Frequently, this means reducing headcount.

Layoffs are one way to do this but not necessarily the best way. When people begin to equate CX projects with reductions in force, then it’s hard to keep enthusiasm and support.

Instead, find alternate ways to reduce budgeted positions without terminating employees. Two ideas are:

  1. Promote high performing employees to other roles and don’t replace them. The net effect is a reduction in headcount, but it feels positive because it was good for employees.
  2. Don’t backfill employees who leave voluntarily. Organizations naturally have some attrition, so just close the positions and realize the cost savings when employees move on voluntarily.

Other ways to lower costs are to reduce or eliminate spend on technology, 3rd party vendors, inventory, real estate, or office supplies.

Example: Creating a self-service support channel at a cost of $250K reduces customer effort and improves satisfaction. This also deflects calls from the contact center, allowing a 10% headcount reduction for an annual savings of $500K.

3. Cost Avoidance (Don’t Spend What You Planned on Spending)

Cost Avoidance is a way to justify your operational efficiency savings, but it comes with a catch: the business must have already budgeted additional spending that will no longer be needed.

Remember the example team of 10 people who became 20% more efficient and can now handle the work of 12 people? If the business already budgeted to hire 2 additional people, you can show hard dollar savings through cost avoidance by eliminating those 2 positions from the budget.

The key point in cost avoidance is that the business must already be planning to incur the cost. If the cost isn’t in the budget, then the improvement is only “soft dollars.”

4. Risk Avoidance (Spend a Little to Prevent Something Bad)

Risk avoidance is like buying insurance.

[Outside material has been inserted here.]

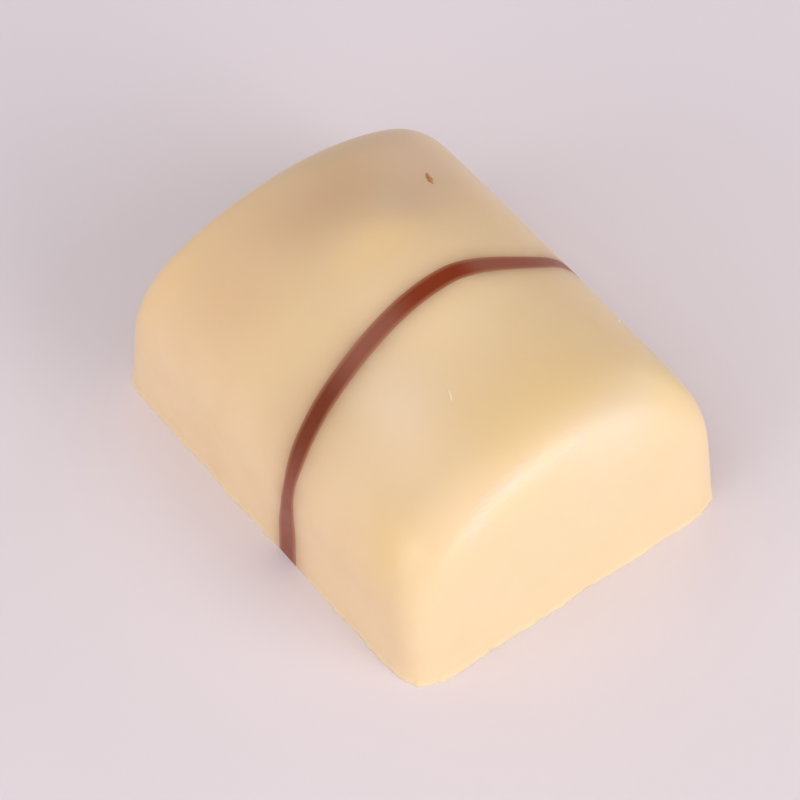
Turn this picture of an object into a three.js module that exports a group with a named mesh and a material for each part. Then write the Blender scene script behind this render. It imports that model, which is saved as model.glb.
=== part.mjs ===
// A moulded praline of white chocolate with one milk chocolate stripe across it.
// Millimetres, +Z up, +Y along its length, origin at the middle of the flat underside.
// The end that faces -Y is the front.

import * as THREE from 'three';

// Driving sizes of the body
const length = 32;
const width = 24.8;
const height = 14.35;
const wallHeight = 5.8;         // straight lower part of the long sides
const sideDraft = 1.5;          // degrees that the long sides lean in
const endDraft = 5.2;           // degrees that the end faces lean in
const shoulderRadius = 7.75;    // from the wall into the crown
const endRunCrown = 3.45;       // rounding of the end, measured along Y at the crown
const endDropCrown = 3.2;       // the same rounding, measured down the end face
const cornerRadius = 2.45;      // upright corners at the foot
const lengthwiseBow = 0.3;      // how much higher the crown is in the middle

// Driving sizes of the stripe. A share is a place on the way round the section, 0 at the left foot.
const stripeWidth = 1.4;        // along Y
const stripeFlare = 0.35;       // wider at the left foot by this
const stripeNeck = 0.33;        // narrower by this just above the foot
const stripeTaper = 0.5;        // narrower down the right side by this
const stripeRise = 0.06;
const stripeBevel = 0.1;        // sloping edge on each side of it
const stripeFootY = -2.57;      // where it runs up the left side
const stripeSag = 0.2;          // how far it swings forward above the foot
const stripeClimb = 2.9;        // how far it swings back on the way to the crown
const stripeFall = 1.43;        // how far it swings forward again on the right
const sagShares = [0.07, 0.28];
const climbShares = [0.14, 0.57];
const fallShares = [0.555, 0.71];
const flareShares = [0.06, 0.12];
const taperShares = [0.58, 0.8];
const neckShare = 0.165;
const neckReach = 0.04;

// Driving sizes of the uneven foot
const lipReach = 0.2;           // most that the foot stands out from the wall
const lipHeight = 0.5;
const lipTurn = 8;              // how sharply it turns from the sides to the ends
const lipMean = 0.35;           // shares of the reach: an even part, broad waves and fine waves
const broadShare = 0.45;
const fineShare = 0.35;
const broadRate = { x: 0.9, y: 0.75 };      // radians a millimetre
const broadStart = { x: 1.3, y: 0.4 };
const fineRate = { x: 2.3, y: 1.9 };
const fineSkew = 0.6;
const fineStart = 2.1;

// Fineness of the surface
const wallSteps = 5;
const shoulderSteps = 10;
const crownSteps = 9;
const endSteps = 8;
const fieldSteps = 6;

const radians = THREE.MathUtils.degToRad;
const smoothstep = THREE.MathUtils.smoothstep;
const lerp = THREE.MathUtils.lerp;

// Cross-section from the right foot over the crown to the left foot.
// Each point carries the angle of its outward normal and its share of the way round.
function crossSection() {
  const draft = radians(sideDraft);
  const wallTop = width / 2 - wallHeight * Math.tan(draft);
  const shoulder = new THREE.Vector2(
    wallTop - shoulderRadius * Math.cos(draft),
    wallHeight - shoulderRadius * Math.sin(draft),
  );
  const rise = height - shoulder.y;
  const spread = shoulder.x ** 2 + rise ** 2 - shoulderRadius ** 2;
  const crownRadius = spread / (2 * (rise - shoulderRadius));
  const crown = new THREE.Vector2(0, height - crownRadius);
  const meeting = shoulder.clone().sub(crown).angle();

  const half = [{ point: new THREE.Vector2(width / 2, 0), angle: draft }];
  for (let i = 0; i < wallSteps; i += 1) {
    const level = lerp(lipHeight, wallHeight, i / wallSteps);
    const x = lerp(width / 2, wallTop, level / wallHeight);
    half.push({ point: new THREE.Vector2(x, level), angle: draft });
  }
  addArc(half, shoulder, shoulderRadius, draft, meeting, shoulderSteps);
  addArc(half, crown, crownRadius, meeting, Math.PI / 2, crownSteps);
  half.push({ point: new THREE.Vector2(0, height), angle: Math.PI / 2 });

  const left = half.slice(0, -1).reverse().map(({ point, angle }) => ({
    point: new THREE.Vector2(-point.x, point.y),
    angle: Math.PI - angle,
  }));
  const section = [...half, ...left];
  measureRound(section);
  return section;
}

// Points of an arc, without its last one
function addArc(list, centre, radius, from, to, steps) {
  for (let i = 0; i < steps; i += 1) {
    const angle = lerp(from, to, i / steps);
    const point = new THREE.Vector2(radius, 0).rotateAround(new THREE.Vector2(), angle).add(centre);
    list.push({ point, angle });
  }
}

function measureRound(section) {
  let run = 0;
  section.forEach((entry, i) => {
    run += i === 0 ? 0 : entry.point.distanceTo(section[i - 1].point);
    entry.share = run;
  });
  section.forEach((entry) => {
    entry.share = 1 - entry.share / run;
  });
}

// Middle line of the stripe, as Y over the share of the way round
function stripeMiddle(share) {
  const climb = stripeClimb * smoothstep(share, ...climbShares);
  const fall = stripeFall * smoothstep(share, ...fallShares);
  const sag = stripeSag * smoothstep(share, ...sagShares);
  return stripeFootY + climb - fall - sag;
}

function stripeHalf(share) {
  const flare = stripeFlare * (1 - smoothstep(share, ...flareShares));
  const neck = stripeNeck * Math.exp(-(((share - neckShare) / neckReach) ** 2));
  const taper = stripeTaper * smoothstep(share, ...taperShares);
  return (stripeWidth + flare - neck - taper) / 2;
}

// Small irregular swell of the foot, by place on the underside
function lipAt(x, y) {
  const broad = Math.sin(broadRate.x * x + broadStart.x) * Math.sin(broadRate.y * y + broadStart.y);
  const fine = Math.sin(fineRate.x * x - fineSkew * y) * Math.sin(fineRate.y * y + fineStart);
  return lipReach * THREE.MathUtils.clamp(lipMean + broadShare * broad + fineShare * fine, 0, 1);
}

// One ring over the body. turn is 0 where the rounding of the end begins
// and a quarter turn at the end face. side is -1 for the front and 1 for the back.
function endRing(section, side, turn) {
  return section.map(({ point, angle }) => {
    const level = smoothstep(point.y, 0, height);
    const run = lerp(cornerRadius, endRunCrown, level);
    const drop = lerp(cornerRadius, endDropCrown, level) * (1 - Math.cos(turn));
    const x = point.x - drop * Math.cos(angle);
    const z = point.y === 0 ? 0 : point.y - drop * Math.sin(angle);
    const reach = length / 2 - run * (1 - Math.sin(turn)) - z * Math.tan(radians(endDraft));
    return new THREE.Vector3(x, side * reach, z);
  });
}

// One ring along the stripe, offset in Y from its middle line and raised from the wall
function stripeRing(section, offset, rise) {
  return section.map(({ point, angle, share }) => {
    const y = stripeMiddle(share) + offset(share);
    const z = point.y === 0 ? 0 : point.y + rise * Math.sin(angle);
    return new THREE.Vector3(point.x + rise * Math.cos(angle), y, z);
  });
}

function ringBetween(ringA, ringB, t) {
  return ringA.map((point, i) => point.clone().lerp(ringB[i], t));
}

// All rings from the front end face to the back end face
function bodyRings(section) {
  const turns = Array.from({ length: endSteps + 1 }, (_, i) => (Math.PI / 2) * (1 - i / endSteps));
  const front = turns.map((turn) => endRing(section, -1, turn));
  const back = turns.map((turn) => endRing(section, 1, turn)).reverse();
  const frontEdge = stripeRing(section, (share) => -stripeHalf(share) - stripeBevel, 0);
  const backEdge = stripeRing(section, (share) => stripeHalf(share) + stripeBevel, 0);
  const frontField = fieldRings(front.at(-1), frontEdge);
  const backField = fieldRings(backEdge, back[0]);
  return [
    ...front,
    ...frontField,
    frontEdge,
    stripeRing(section, (share) => -stripeHalf(share), stripeRise),
    stripeRing(section, (share) => stripeHalf(share), stripeRise),
    backEdge,
    ...backField,
    ...back,
  ];
}

function fieldRings(ringA, ringB) {
  const steps = Array.from({ length: fieldSteps - 1 }, (_, i) => (i + 1) / fieldSteps);
  return steps.map((t) => ringBetween(ringA, ringB, t));
}

// Raise the crown a little towards the middle and let the foot stand out unevenly
function finishPoint(point, origin) {
  const along = Math.min(1, Math.abs(2 * point.y / length));
  const lip = origin.y === 0 ? lipAt(point.x, point.y) : 0;
  const endShare = along ** lipTurn;
  point.z += lengthwiseBow * (1 - along ** 2) * origin.y / height;
  point.x += Math.sign(point.x) * lip * (1 - endShare);
  point.y += Math.sign(point.y) * lip * endShare;
}

// Closed surface over the rings, with flat end faces and a flat underside
function closedSurface(rings) {
  const count = rings[0].length;
  const positions = rings.flatMap((ring) => ring.flatMap((point) => point.toArray()));
  const at = (ring, i) => ring * count + i;
  const faces = [];
  const quad = (a, b, c, d) => faces.push(a, b, c, a, c, d);
  for (let ring = 0; ring < rings.length - 1; ring += 1) {
    for (let i = 0; i < count - 1; i += 1) {
      quad(at(ring, i), at(ring + 1, i), at(ring + 1, i + 1), at(ring, i + 1));
    }
    quad(at(ring, count - 1), at(ring + 1, count - 1), at(ring + 1, 0), at(ring, 0));
  }
  const last = rings.length - 1;
  const middle = (count - 1) / 2;
  for (let i = 0; i < middle; i += 1) {
    const j = count - 1 - i;
    if (i + 1 === middle) {
      faces.push(at(0, i), at(0, middle), at(0, j));
      faces.push(at(last, i), at(last, j), at(last, middle));
    } else {
      quad(at(0, i), at(0, i + 1), at(0, j - 1), at(0, j));
      quad(at(last, i), at(last, j), at(last, j - 1), at(last, i + 1));
    }
  }
  const geometry = new THREE.BufferGeometry();
  geometry.setAttribute('position', new THREE.Float32BufferAttribute(positions, 3));
  geometry.setIndex(faces);
  geometry.computeVertexNormals();
  return geometry;
}

function praline() {
  const section = crossSection();
  const rings = bodyRings(section);
  rings.forEach((ring) => ring.forEach((point, i) => finishPoint(point, section[i].point)));
  const geometry = closedSurface(rings);
  geometry.computeBoundingBox();
  const centre = geometry.boundingBox.getCenter(new THREE.Vector3());
  geometry.translate(-centre.x, -centre.y, 0);
  const whiteChocolate = new THREE.MeshStandardMaterial({
    color: '#ecd0a4',
    roughness: 0.35,
    metalness: 0,
  });
  const mesh = new THREE.Mesh(geometry, whiteChocolate);
  mesh.name = 'praline';
  return mesh;
}

const object = new THREE.Group();
object.add(praline());

export default object;
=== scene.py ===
import math

import bmesh
import bpy
from mathutils import Matrix, Vector
from mathutils.bvhtree import BVHTree
from mathutils.geometry import intersect_point_line


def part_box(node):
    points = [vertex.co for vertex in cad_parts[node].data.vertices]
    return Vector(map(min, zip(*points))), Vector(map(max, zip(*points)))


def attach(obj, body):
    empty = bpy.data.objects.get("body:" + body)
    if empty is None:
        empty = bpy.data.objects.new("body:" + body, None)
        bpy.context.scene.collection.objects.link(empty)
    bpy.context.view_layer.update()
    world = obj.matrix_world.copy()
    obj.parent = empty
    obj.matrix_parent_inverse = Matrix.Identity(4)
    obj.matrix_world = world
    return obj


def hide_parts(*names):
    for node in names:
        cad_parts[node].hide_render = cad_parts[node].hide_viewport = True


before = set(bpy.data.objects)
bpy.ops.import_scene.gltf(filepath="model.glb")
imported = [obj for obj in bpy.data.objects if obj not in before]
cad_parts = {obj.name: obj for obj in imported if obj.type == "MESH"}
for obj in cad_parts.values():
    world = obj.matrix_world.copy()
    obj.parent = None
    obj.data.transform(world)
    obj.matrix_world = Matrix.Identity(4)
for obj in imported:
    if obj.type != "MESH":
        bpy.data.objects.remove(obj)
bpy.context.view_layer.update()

mm = 0.001
tiny = 0.001 * mm
bottom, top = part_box("praline")
size = top - bottom
print("frame loaded, praline", [round(side / mm, 2) for side in size], "mm")


# Small helpers for modelling by operators

def dropSelection():
    for thing in bpy.context.selected_objects:
        thing.select_set(False)
    bpy.context.view_layer.objects.active = None


def take(piece):
    dropSelection()
    piece.select_set(True)
    bpy.context.view_layer.objects.active = piece


def openEdit(piece, mode="VERT"):
    take(piece)
    bpy.ops.object.mode_set(mode="EDIT")
    bpy.ops.mesh.select_mode(type=mode)
    bpy.ops.mesh.select_all(action="DESELECT")


def closeEdit():
    bpy.ops.object.mode_set(mode="OBJECT")


def pickVerts(piece, test):
    mesh = bmesh.from_edit_mesh(piece.data)
    for vert in mesh.verts:
        vert.select = bool(test(vert.co))
    mesh.select_flush_mode()
    bmesh.update_edit_mesh(piece.data)


def pickEdges(piece, test):
    mesh = bmesh.from_edit_mesh(piece.data)
    bpy.ops.mesh.select_mode(type="EDGE")
    for edge in mesh.edges:
        edge.select = bool(test(edge.verts[0].co, edge.verts[1].co))
    mesh.select_flush_mode()
    bmesh.update_edit_mesh(piece.data)


def pickFaces(piece, test):
    mesh = bmesh.from_edit_mesh(piece.data)
    bpy.ops.mesh.select_mode(type="FACE")
    for face in mesh.faces:
        face.select = bool(test(face.calc_center_median(), face.normal))
    mesh.select_flush_mode()
    bmesh.update_edit_mesh(piece.data)


def pull(x=0, y=0, z=0):
    bpy.ops.transform.translate(value=(x, y, z))


def addModifier(piece, kind, **values):
    modifier = piece.modifiers.new(kind.title(), kind)
    for name, value in values.items():
        setattr(modifier, name, value)
    return modifier


def applyAll(piece):
    take(piece)
    for modifier in list(piece.modifiers):
        bpy.ops.object.modifier_apply(modifier=modifier.name)


def settle(piece):
    take(piece)
    bpy.ops.object.transform_apply(location=True, rotation=True, scale=True)


def flattenFoot(piece, below=0.04 * mm):
    openEdit(piece)
    pickVerts(piece, lambda co: co.z < below)
    bpy.ops.transform.resize(value=(1, 1, 0), center_override=(0, 0, 0))
    closeEdit()


def smoothShade(piece, degrees):
    take(piece)
    bpy.ops.object.shade_smooth_by_angle(angle=math.radians(degrees))


def ease(low, high, value):
    t = min(1, max(0, (value - low) / (high - low)))
    return t * t * (3 - 2 * t)


# Section of the moulded bar, drawn as a chain of edges from the right foot over the crown

sectionSizes = {
    "width": 24.8 * mm,
    "height": 14.35 * mm,
    "wallHeight": 5.8 * mm,
    "draft": math.radians(1.5),
    "shoulderRadius": 7.75 * mm,
    "seam": 0.01 * mm,              # points this close in the middle are joined
}


def sectionArcs():
    s = sectionSizes
    wallTop = s["width"] / 2 - s["wallHeight"] * math.tan(s["draft"])
    shoulderX = wallTop - s["shoulderRadius"] * math.cos(s["draft"])
    shoulderZ = s["wallHeight"] - s["shoulderRadius"] * math.sin(s["draft"])
    rise = s["height"] - shoulderZ
    spread = shoulderX ** 2 + rise ** 2 - s["shoulderRadius"] ** 2
    crownRadius = spread / (2 * (rise - s["shoulderRadius"]))
    crownZ = s["height"] - crownRadius
    meeting = math.atan2(shoulderZ - crownZ, shoulderX)
    return wallTop, (shoulderX, shoulderZ), crownZ, meeting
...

You don’t know when something bad will happen, but you want to be prepared if it does.

Naturally risk avoidance is the most tricky cx business case, and it depends on your individual business context. If the initiative reduces the company’s risk exposure, the potential cost savings might be worth the up-front investment. Just like buying insurance.

Can improving CX reduce the exposure to penalties, fines, or litigation? Spending a small known amount on the CX initiative might be preferable to the possibility of a large unknown cost.

Another option is to reduce the risk of another major initiative. Mistakes that cause failure, delays, and rework are all expensive – especially when they impact customers. Sometimes it’s easy to digest an incremental spend on CX to insure a project is done correctly.

For example, if the IT department is already investing in an expensive digital transformation, you could propose soliciting customer input into the design of the new digital journey. This reduces the risk of failure or rework in the already-budgeted digital transformation. In other words, it’s worth spending a little more on CX to make sure the digital transformation is done right the first time.

Repeat After Me: Finance is My Friend

Building a relationship with your finance partner is one of the best actions you can take. This relationship should be a top priority for any CX leader.

Finance has a pulse on the entire business, so your finance partner likely has access to confidential information that isn’t communicated below the c-suite. While they many not be able to share that information directly, they provide a valuable litmus test for the likelihood that the business will approve a new investment.

Growing revenue, reducing costs, avoiding costs, and reducing risk are the most common sources of ROI – but they are not the only ones! A good finance partner can help you craft the customer experience business case and measure the financial impact along the way.